ROWS:
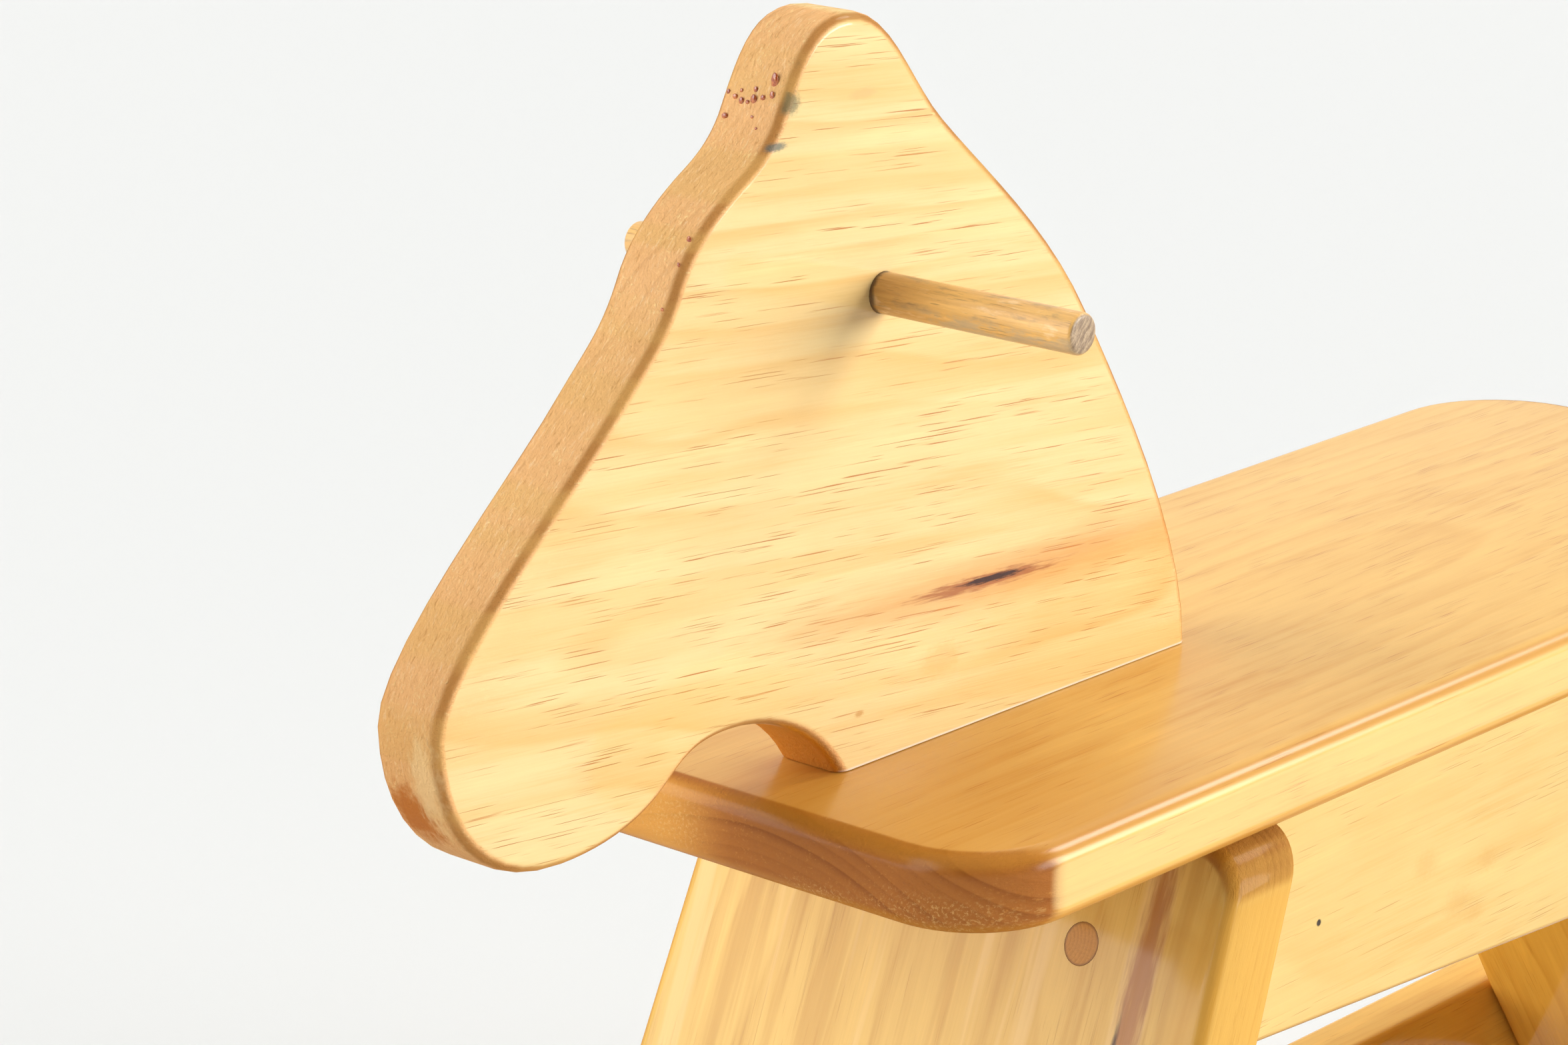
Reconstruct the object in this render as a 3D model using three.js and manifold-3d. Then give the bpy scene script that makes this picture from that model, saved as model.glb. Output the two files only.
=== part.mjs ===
// Child's rocking horse of solid pine boards. Millimetres, +Z up, the horse faces -Y and its left side is +X.
// The origin lies on the floor, under the middle of the whole horse.
import * as THREE from 'three';
import * as BufferGeometryUtils from 'three/addons/utils/BufferGeometryUtils.js';
import Module from 'manifold-3d';

const wasm = await Module();
wasm.setup();

// Clearances
const GAP = 0.3;                    // between faces that are glued or screwed together
const PIN_CLEARANCE = 0.15;         // all round a pin, dowel or screw in its bore

// Seat board. Stations are distances back from the middle of its front edge.
const SEAT_HEIGHT = 402;            // floor to the top of the seat
const SEAT_LENGTH = 598;
const SEAT_WIDTH = 225;
const SEAT_THICKNESS = 28;
const SEAT_FRONT_RADIUS = 38;
const SEAT_REAR_RADIUS = 50;
const SEAT_BOW = 3;                 // how far the end edges bulge between their corners

// Head board, standing on the seat. Its outline is drawn from the throat, where it leaves the seat.
const HEAD_THICKNESS = 28;
const HEAD_STATION = 40;
const HEAD_BASE = 190;              // length that stands on the seat
const HEAD_CURVES = [               // cubic curves: two handles and an end, each as back, up
  [[-11, 18], [-32, 28.5], [-52, 28.5]],      // throat notch
  [[-67, 28.5], [-72, 26], [-83, 17]],        // jaw
  [[-96, 7], [-114, 4], [-130, 4]],           // chin
  [[-165, 4], [-185, 28], [-185, 59]],        // muzzle
  [[-185, 82], [-126, 125], [-103, 149]],     // nose
  [[-90, 162], [-84, 166], [-77, 180]],       // brow
  [[-71, 194], [-57, 204], [-47, 210]],       // forehead
  [[-40, 214], [-34, 218], [-29, 226]],       // foot of the ear
  [[-20, 243], [-14, 257], [5, 257]],         // ear
  [[28, 257], [37, 231], [54, 215]],          // back of the ear
  [[76, 194], [110, 169], [131, 135]],        // crest
  [[150, 104], [HEAD_BASE, 43], [HEAD_BASE, 0]],   // neck
];

// Handle, a dowel glued through the head
const HANDLE_DIAMETER = 14;
const HANDLE_LENGTH = 196;
const HANDLE_BACK = 22;             // behind the throat
const HANDLE_RISE = 162;            // above the seat
const HANDLE_EDGE = 2;              // rounding of its ends

// Leg panels: wide boards that lean away from each other and grow wider towards the feet
const LEG_THICKNESS = 35;
const LEG_TOP_WIDTH = 231;
const LEG_FOOT_WIDTH = 260;
const LEG_CORNER_RADIUS = 18;
const LEG_FOOT_RADIUS = 6;
const FRONT_LEG_STATION = 130;      // front face at the underside of the seat
const FRONT_LEG_SPLAY = 22.7;       // degrees from upright
const REAR_LEG_STATION = 468;
const REAR_LEG_SPLAY = 34;
const FOOT_HEIGHT = 50;             // floor to the level-cut end of each panel

// Side rails under the seat, between the leg panels
const RAIL_THICKNESS = 28;
const RAIL_SPACING = 121;           // middle to middle
const RAIL_FRONT_DEPTH = 98;
const RAIL_REAR_DEPTH = 124;

// Rockers, on edge outside the feet
const ROCKER_THICKNESS = 28;
const ROCKER_LENGTH = 920;
const ROCKER_DEPTH = 100;           // at the middle
const ROCKER_RADIUS = 1600;         // of the curved lower edge
const ROCKER_TIP_RADIUS = 13;
const ROCKER_STATION = 299;         // its middle, under the centre of gravity

// Joint pins: through dowels of the handle's stock. Their ends show flush in the faces.
const PIN_DIAMETER = 14;
const RAIL_PIN_DROP = 42;           // below the underside of the seat
const RAIL_PIN_GRIP = 45;           // length inside the rail
const ROCKER_PIN_GRIP = 45;         // length inside the leg panel
const ROCKER_PIN_HEIGHTS = [63, 87];

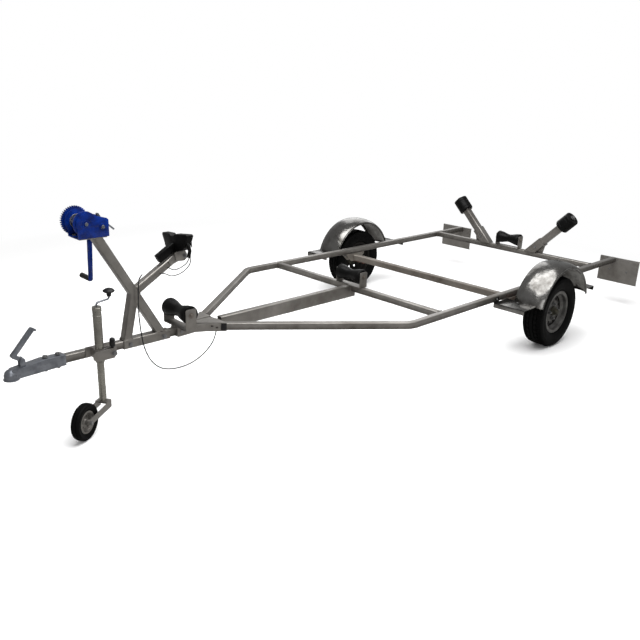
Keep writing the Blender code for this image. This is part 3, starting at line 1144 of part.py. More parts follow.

STATED TASK: Give the data again, exactly as it stands.

WRITTEN RESPONSE:
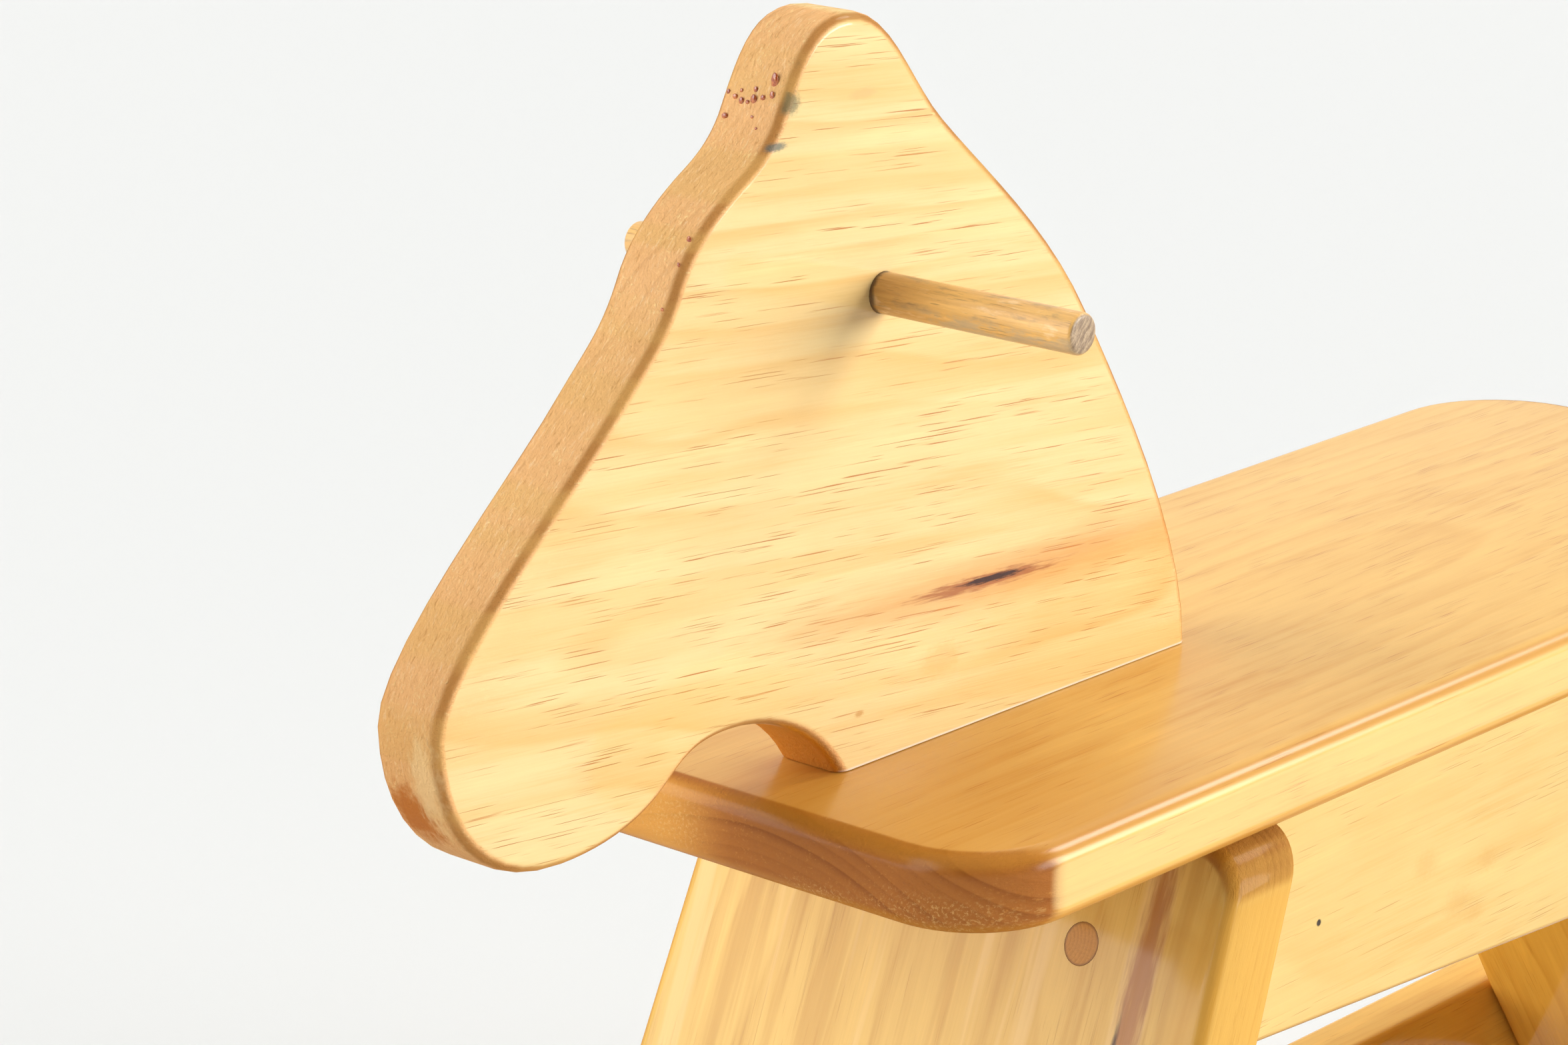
Reconstruct the object in this render as a 3D model using three.js and manifold-3d. Then give the bpy scene script that makes this picture from that model, saved as model.glb. Output the two files only.
=== part.mjs ===
// Child's rocking horse of solid pine boards. Millimetres, +Z up, the horse faces -Y and its left side is +X.
// The origin lies on the floor, under the middle of the whole horse.
import * as THREE from 'three';
import * as BufferGeometryUtils from 'three/addons/utils/BufferGeometryUtils.js';
import Module from 'manifold-3d';

const wasm = await Module();
wasm.setup();

// Clearances
const GAP = 0.3;                    // between faces that are glued or screwed together
const PIN_CLEARANCE = 0.15;         // all round a pin, dowel or screw in its bore

// Seat board. Stations are distances back from the middle of its front edge.
const SEAT_HEIGHT = 402;            // floor to the top of the seat
const SEAT_LENGTH = 598;
const SEAT_WIDTH = 225;
const SEAT_THICKNESS = 28;
const SEAT_FRONT_RADIUS = 38;
const SEAT_REAR_RADIUS = 50;
const SEAT_BOW = 3;                 // how far the end edges bulge between their corners

// Head board, standing on the seat. Its outline is drawn from the throat, where it leaves the seat.
const HEAD_THICKNESS = 28;
const HEAD_STATION = 40;
const HEAD_BASE = 190;              // length that stands on the seat
const HEAD_CURVES = [               // cubic curves: two handles and an end, each as back, up
  [[-11, 18], [-32, 28.5], [-52, 28.5]],      // throat notch
  [[-67, 28.5], [-72, 26], [-83, 17]],        // jaw
  [[-96, 7], [-114, 4], [-130, 4]],           // chin
  [[-165, 4], [-185, 28], [-185, 59]],        // muzzle
  [[-185, 82], [-126, 125], [-103, 149]],     // nose
  [[-90, 162], [-84, 166], [-77, 180]],       // brow
  [[-71, 194], [-57, 204], [-47, 210]],       // forehead
  [[-40, 214], [-34, 218], [-29, 226]],       // foot of the ear
  [[-20, 243], [-14, 257], [5, 257]],         // ear
  [[28, 257], [37, 231], [54, 215]],          // back of the ear
  [[76, 194], [110, 169], [131, 135]],        // crest
  [[150, 104], [HEAD_BASE, 43], [HEAD_BASE, 0]],   // neck
];

// Handle, a dowel glued through the head
const HANDLE_DIAMETER = 14;
const HANDLE_LENGTH = 196;
const HANDLE_BACK = 22;             // behind the throat
const HANDLE_RISE = 162;            // above the seat
const HANDLE_EDGE = 2;              // rounding of its ends

// Leg panels: wide boards that lean away from each other and grow wider towards the feet
const LEG_THICKNESS = 35;
const LEG_TOP_WIDTH = 231;
const LEG_FOOT_WIDTH = 260;
const LEG_CORNER_RADIUS = 18;
const LEG_FOOT_RADIUS = 6;
const FRONT_LEG_STATION = 130;      // front face at the underside of the seat
const FRONT_LEG_SPLAY = 22.7;       // degrees from upright
const REAR_LEG_STATION = 468;
const REAR_LEG_SPLAY = 34;
const FOOT_HEIGHT = 50;             // floor to the level-cut end of each panel

// Side rails under the seat, between the leg panels
const RAIL_THICKNESS = 28;
const RAIL_SPACING = 121;           // middle to middle
const RAIL_FRONT_DEPTH = 98;
const RAIL_REAR_DEPTH = 124;

// Rockers, on edge outside the feet
const ROCKER_THICKNESS = 28;
const ROCKER_LENGTH = 920;
const ROCKER_DEPTH = 100;           // at the middle
const ROCKER_RADIUS = 1600;         // of the curved lower edge
const ROCKER_TIP_RADIUS = 13;
const ROCKER_STATION = 299;         // its middle, under the centre of gravity

// Joint pins: through dowels of the handle's stock. Their ends show flush in the faces.
const PIN_DIAMETER = 14;
const RAIL_PIN_DROP = 42;           // below the underside of the seat
const RAIL_PIN_GRIP = 45;           // length inside the rail
const ROCKER_PIN_GRIP = 45;         // length inside the leg panel
const ROCKER_PIN_HEIGHTS = [63, 87];

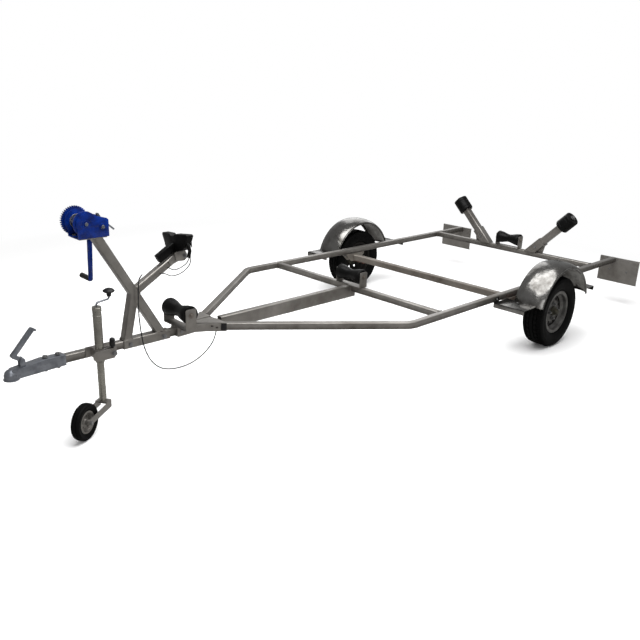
Keep writing the Blender code for this image. This is part 3, starting at line 1144 of part.py. More parts follow.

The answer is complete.